### What needs to be done
Quote the whole listing word for word, please.

########

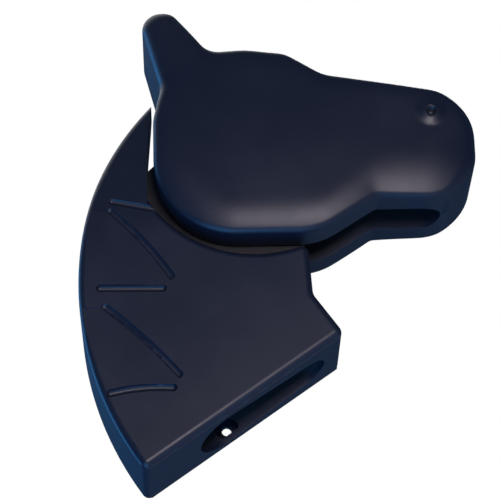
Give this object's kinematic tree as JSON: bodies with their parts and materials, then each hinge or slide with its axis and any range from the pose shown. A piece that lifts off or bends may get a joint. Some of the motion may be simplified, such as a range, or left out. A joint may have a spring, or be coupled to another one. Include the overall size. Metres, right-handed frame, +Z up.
{
  "type": "horse head figure",
  "caption": "Hollow moulded horse head on a neck for a children's ride; the forked head nods on a rubber bush and the neck slips onto a keyed post.",
  "frame": {"origin": "middle of the neck's base face, on the plane that splits the two halves", "axes": "+Z up along the post socket, +X forward to the muzzle, +Y to the far side (the side with the screws)"},
  "size_m": [0.3363, 0.084, 0.2772],
  "materials": {
    "shell": "satin",
    "inner_nylon": "matt",
    "board": "matt",
    "steel": "zinc plated",
    "brass": "turned",
    "rubber": "matt"
  },
  "bodies": {
    "neck": {"neck_shell_near": "shell", "neck_shell_far": "shell", "neck_end_cap": "shell", "socket_liner": "inner_nylon", "neck_tongue": "board", "bush_outer_sleeve": "steel", "neck_screws": "steel", "neck_inserts": "brass", "bush_rubber": "rubber", "post_seat_pad": "rubber"},
    "head": {"head_shell_near": "shell", "head_shell_far": "shell", "pivot_cap": "shell", "fork_plate_near": "inner_nylon", "fork_plate_far": "inner_nylon", "fork_bridge": "inner_nylon", "fork_screws": "steel", "pivot_bolt": "steel", "pivot_nut": "steel", "pivot_washers": "steel", "bush_inner_sleeve": "steel", "stop_pin": "steel", "head_screws": "steel", "head_inserts": "brass", "stop_buffer": "rubber"}
  },
  "joints": [
    {"name": "head_nod", "type": "hinge", "parent": "neck", "child": "head", "pos_m": [0.1234, 0, 0.1507], "axis": [0, 1, 0], "range_deg": [0, 14], "stiffness_Nm_per_rad": 4, "springref_deg": -12.89}
  ]
}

########

### Task result
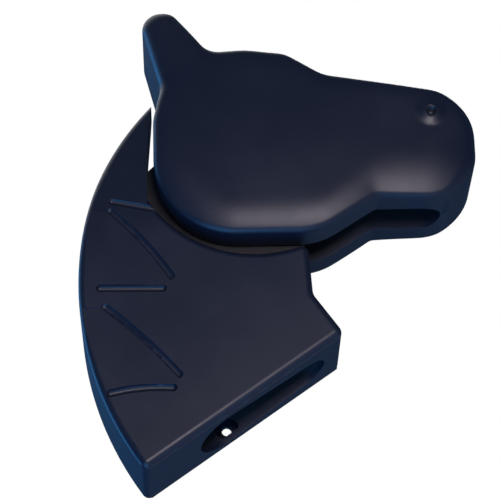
Give this object's kinematic tree as JSON: bodies with their parts and materials, then each hinge or slide with its axis and any range from the pose shown. A piece that lifts off or bends may get a joint. Some of the motion may be simplified, such as a range, or left out. A joint may have a spring, or be coupled to another one. Include the overall size. Metres, right-handed frame, +Z up.
{
  "type": "horse head figure",
  "caption": "Hollow moulded horse head on a neck for a children's ride; the forked head nods on a rubber bush and the neck slips onto a keyed post.",
  "frame": {"origin": "middle of the neck's base face, on the plane that splits the two halves", "axes": "+Z up along the post socket, +X forward to the muzzle, +Y to the far side (the side with the screws)"},
  "size_m": [0.3363, 0.084, 0.2772],
  "materials": {
    "shell": "satin",
    "inner_nylon": "matt",
    "board": "matt",
    "steel": "zinc plated",
    "brass": "turned",
    "rubber": "matt"
  },
  "bodies": {
    "neck": {"neck_shell_near": "shell", "neck_shell_far": "shell", "neck_end_cap": "shell", "socket_liner": "inner_nylon", "neck_tongue": "board", "bush_outer_sleeve": "steel", "neck_screws": "steel", "neck_inserts": "brass", "bush_rubber": "rubber", "post_seat_pad": "rubber"},
    "head": {"head_shell_near": "shell", "head_shell_far": "shell", "pivot_cap": "shell", "fork_plate_near": "inner_nylon", "fork_plate_far": "inner_nylon", "fork_bridge": "inner_nylon", "fork_screws": "steel", "pivot_bolt": "steel", "pivot_nut": "steel", "pivot_washers": "steel", "bush_inner_sleeve": "steel", "stop_pin": "steel", "head_screws": "steel", "head_inserts": "brass", "stop_buffer": "rubber"}
  },
  "joints": [
    {"name": "head_nod", "type": "hinge", "parent": "neck", "child": "head", "pos_m": [0.1234, 0, 0.1507], "axis": [0, 1, 0], "range_deg": [0, 14], "stiffness_Nm_per_rad": 4, "springref_deg": -12.89}
  ]
}